Das mysteriöse Geschäft mit den kirchlichen Grundstücken beschwichtigte
Israel, verwandelte aber den Patriarchen bei seinen arabischen
Gemeindegliedern in einen "Verräter".
Am Samstag nahmen die gewalttätigen
Gottesdienste ihren traditionellen Lauf. Brüllende Jugendliche, getragen auf
den Schultern ihrer Freunde, erschienen als "Prozession" mit wirbelnden
Schwertern. Wie üblich sammelten israelische Polizisten die Waffen ein.
Weiter ging es in das Gotteshaus, wo die Jugendlichen mit Trommeln und
lautem Geschrei um das leere Grab Jesu zogen. Irineos I erschien, umringt
von "Messknaben" im besten Mannesalter mit kurzgeschorenen Haaren und dem
drahtigem Auftreten durchtrainierter Sicherheitsagenten.
Gegen Mittag drohte die Stimmung zu
explodieren. Das von einem Moslem angebrachte Wachssiegel an der Tür des
Grabes Jesu war von wachhabenden Bischöfen der Griechen und Armenier
entfernt worden, während ein katholischer Fanziskaner mit brauner Kutte und
barfuß in "Jesuslatschen" (Sandalen) aufpasste. Israelische Polizisten
zückten ihre Schlagstöcke. Die Feuer-Zeremonie, von Bernhard dem Weisen,
einem Zeitgenossen Karls des Großen, erstmals beschrieben, von den Osmanen
1852 im Rahmen eines "status quo" detailliert festgelegt, konnte beginnen.
Doch als der griechische Patriarch das Grab betreten wollte, brachen Tumulte
aus. Die Gottesmänner tauschten Faustschläge aus. Die Menge brüllte.
Polizisten versuchten, die Kampfhähne in schwarzen Kutten oder
brokatbestickten Messkleidern auseinander zu halten.
Die Armenier glaubten, dass der Grieche dem
armenischen Erzbischof Pakrad den Zugang zum Grab verweigern wollte.
Armenier und Griechen hatten zuvor schon das Oberste Gericht Israels
angerufen. Jerusalem-Minister Natan Scharansky versuchte erfolglos in der
Frage zu schlichten, ob allein der Grieche oder auch der Armenier im Grab
Jesu das göttliche Feuer empfangen dürfe. Als der Armenier doch das "Edikül"

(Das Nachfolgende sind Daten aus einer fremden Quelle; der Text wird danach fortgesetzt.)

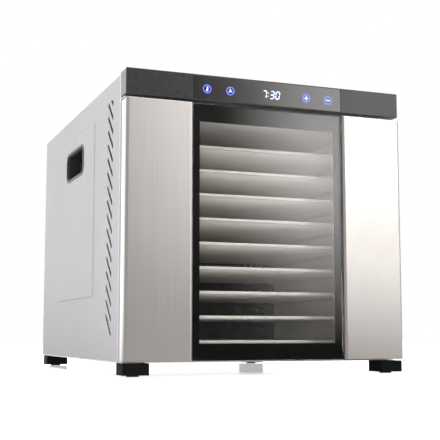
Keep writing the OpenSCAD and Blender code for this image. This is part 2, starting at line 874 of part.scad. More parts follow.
// Power board on spacers behind the motor plate
module power_board() {
  board_front = plate_y + motor_plate_t + spacer_l;
  color([0.05, 0.28, 0.13]) {
    translate([board_x, board_front, power_z]) cube([power_w, board_t, power_h]);
    for (x = [6, power_w - 6], z = [6, power_h - 6])
      y_cyl(board_x + x, plate_y + motor_plate_t, power_z + z, 3, spacer_l);
    translate([board_x + 10, board_front + board_t, power_z + 8]) cube([26, 22, 24]);
    for (k = [0 : 1])
      translate([board_x + 44 + k * 18, board_front + board_t, power_z + 10]) cube([14, 16, 18]);
    y_cyl(board_x + 62, board_front + board_t, power_z + 48, 6, 24);
  }
}

// Wires from the control board over the chamber to the power board
module wiring_harness() {
  drop_y = plate_y + motor_plate_t + spacer_l + board_t / 2;
  harness_start = board_y + board_t;
  color([0.15, 0.15, 0.16]) {
    y_cyl(harness_x - 20, harness_start, harness_z, harness_r, 6);
    translate([harness_x - 20, harness_start + 6, harness_z]) rotate([0, 90, 0])
      cylinder(r = harness_r, h = 20);
    y_cyl(harness_x, harness_start + 6, harness_z, harness_r, drop_y - harness_start - 6);
    translate([harness_x, drop_y, power_z + power_h])
      cylinder(r = harness_r, h = harness_z - power_z - power_h);
    for (p = [[harness_x - 20, harness_start + 6], [harness_x, harness_start + 6], [harness_x, drop_y]])
      translate([p[0], p[1], harness_z]) sphere(harness_r);
  }
}

// Cable gland in the rear panel, open through its middle
module cord_gland() {
  flange_r = gland_r + 2.5;
  flange_t = 3.5;
  color([0.07, 0.07, 0.075]) difference() {
    union() {
      y_cyl(gland_x, back_y - 7, gland_z, gland_r, 7 + back_panel_t + eps);
      y_cyl(gland_x, back_y + back_panel_t, gland_z, flange_r, flange_t);
      y_cyl(gland_x, back_y - 7, gland_z, flange_r, 7);
    }
    y_cyl(gland_x, back_y - 8, gland_z, gland_bore_r, 20);
  }
}

case_shell();
base_plate();
front_frame();
rear_panel();
rear_screws();
handle_cup(-1);  // handle_cup_left
handle_cup(1);  // handle_cup_right
foot(-foot_x, foot_front_y);  // foot_front_left
foot(foot_x, foot_front_y);  // foot_front_right
foot(-foot_x, foot_rear_y);  // foot_rear_left
foot(foot_x, foot_rear_y);  // foot_rear_right
foot_pads();
foot_screws();
liner_side(-1);  // liner_left
liner_side(1);  // liner_right
liner_flat(mouth_z - liner_t);  // liner_floor
liner_flat(mouth_top);  // liner_ceiling
rear_baffle();
control_housing();
touch_lens();
display_module();
touch_springs();
control_board();
hinge_bracket(top_tongue_z, frame_back + leaf_t);  // hinge_bracket_top
hinge_bracket(bottom_tongue_z, case_y + bracket_depth);  // hinge_bracket_bottom
hinge_pins();
strike_plates();
door_frame();
steel_panel(-1);  // steel_panel_left
steel_panel(1);  // steel_panel_right
door_glass();
glass_surround();
door_gasket();
door_magnets();
door_screws();
hinge_bushes();
tray(0);  // tray_1
tray(1);  // tray_2
tray(2);  // tray_3
tray(3);  // tray_4
tray(4);  // tray_5
tray(5);  // tray_6
tray(6);  // tray_7
tray(7);  // tray_8
tray(8);  // tray_9
motor_plate();
fan_motor();
motor_shaft();
fan_wheel();
heating_element();
heater_clips();
temperature_sensor();
thermal_cutout();
power_board();
wiring_harness();
cord_gland();
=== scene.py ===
# %% [markdown]
# # A glass-door food dehydrator
# The appliance is a folded steel box on four feet. A hinged door with two steel panels and a
# pane of glass closes its front, wire trays slide inside it, and a touch panel runs along its
# top edge. The measured model of every part is loaded first, and this file gives each part its
# real finish. Parts whose fine detail the measured model leaves out are built again here.

# %% Load the measured model
import json
import math

import bmesh
import bpy
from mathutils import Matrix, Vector


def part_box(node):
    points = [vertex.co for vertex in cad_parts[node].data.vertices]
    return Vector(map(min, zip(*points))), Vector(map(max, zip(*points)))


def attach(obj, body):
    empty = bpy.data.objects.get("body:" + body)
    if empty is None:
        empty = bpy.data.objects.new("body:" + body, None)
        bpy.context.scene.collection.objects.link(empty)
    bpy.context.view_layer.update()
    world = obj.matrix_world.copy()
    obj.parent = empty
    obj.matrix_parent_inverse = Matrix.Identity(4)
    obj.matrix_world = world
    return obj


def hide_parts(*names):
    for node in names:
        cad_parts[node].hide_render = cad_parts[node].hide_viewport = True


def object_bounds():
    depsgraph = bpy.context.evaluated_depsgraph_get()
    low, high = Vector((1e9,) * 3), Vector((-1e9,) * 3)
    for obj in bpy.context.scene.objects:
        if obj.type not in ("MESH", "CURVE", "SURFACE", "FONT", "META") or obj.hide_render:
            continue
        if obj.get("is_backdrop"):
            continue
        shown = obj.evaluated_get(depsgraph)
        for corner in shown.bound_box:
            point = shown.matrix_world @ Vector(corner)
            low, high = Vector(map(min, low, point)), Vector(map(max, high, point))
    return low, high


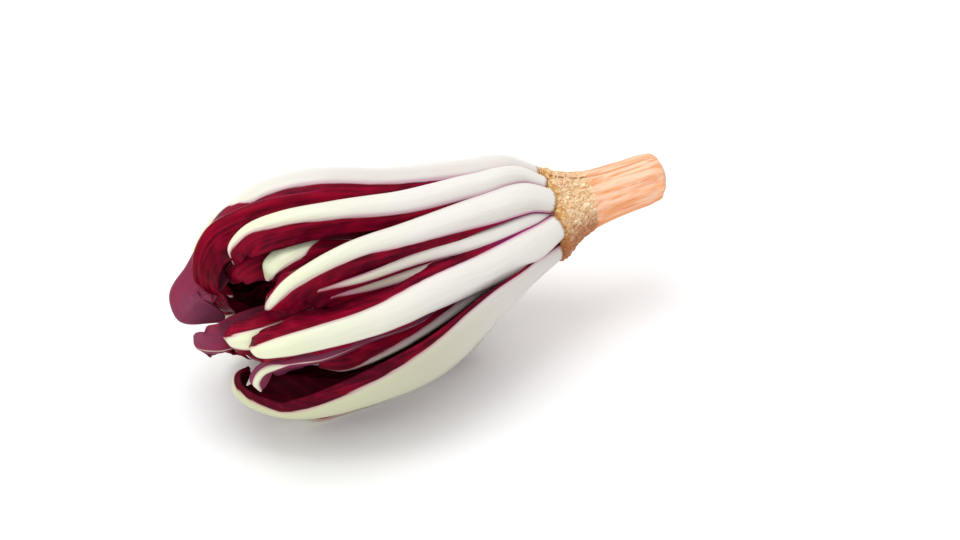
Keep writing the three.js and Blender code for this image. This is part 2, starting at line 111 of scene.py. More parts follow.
def operators(operation: str) -> tuple[Any, Any]:
    """Makes an operator of Wire and its reflected form.

    Args:
        operation: The operation of the node that it adds.

    Returns:
        The method with the wire on the left, and the one with the wire on the right.
    """

    def plain(self: "Wire", other: "Value") -> "Wire":
        """The operation with the wire on the left."""
        return self.bench.combine(operation, self, other)

    def reflected(self: "Wire", other: "Value") -> "Wire":
        """The operation with the wire on the right."""
        return self.bench.combine(operation, other, self)

    return plain, reflected


class Wire:
    """One output socket of a node tree. Arithmetic on it adds the Math or Vector Math nodes."""

    def __init__(self, bench: "Bench", socket: NodeSocket) -> None:
        """Keeps the socket and the bench that it is wired on."""
        self.bench = bench
        self.socket = socket

    @property
    def is_vector(self) -> bool:
        """True for a vector or a colour."""
        return self.socket.type in {"VECTOR", "RGBA"}

    __add__, __radd__ = operators("ADD")
    __sub__, __rsub__ = operators("SUBTRACT")
    __mul__, __rmul__ = operators("MULTIPLY")
    __truediv__, __rtruediv__ = operators("DIVIDE")
    __pow__, __rpow__ = operators("POWER")


Value = Union[Wire, float]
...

(Grabhaus) betrat, beruhigte sich die aufgeheizte Stimmung. Erzbischof
Pakrad musste aber in der Engelskammer warten. Im eigentlichen Grab dahinter
empfing der Grieche das Feuer Gottes (wie das vor sich geht, ist ein nie
gelüftetes Geheimnis). In der Engelskammer entzündete der Armenier nun sein
Kerzenbündel am Gottesfeuer, das ihm der Grieche reichte. Der Grieche wollte
hinausrennen, um seinen Gläubigen als Erster das göttliche Feuer zu
überbringen, das dann wie ein Flächenbrand innerhalb von Sekunden das
Gotteshaus mit tausenden Kerzen der Gläubigen in Licht und Rußschwaden
hüllen würde.
Doch der Liebe Gott war dem griechischen
Patriarchen nicht wohl gesonnen. Irineos I stolperte mitsamt dem brennenden
Kerzenbündel in der Hand. Die Flammen erlöschten. Erstmals seit
Jahrhunderten reichte zuerst der Armenier das göttliche Licht der
Auferstehung an die Gläubigen. Der Patriarch stürzte zurück ins Grab, um
seine Kerzen erneut zu entzünden.
Wie aus einer Kehle riefen die zehntausend
Pilger freudig: "Jesus ist auferstanden."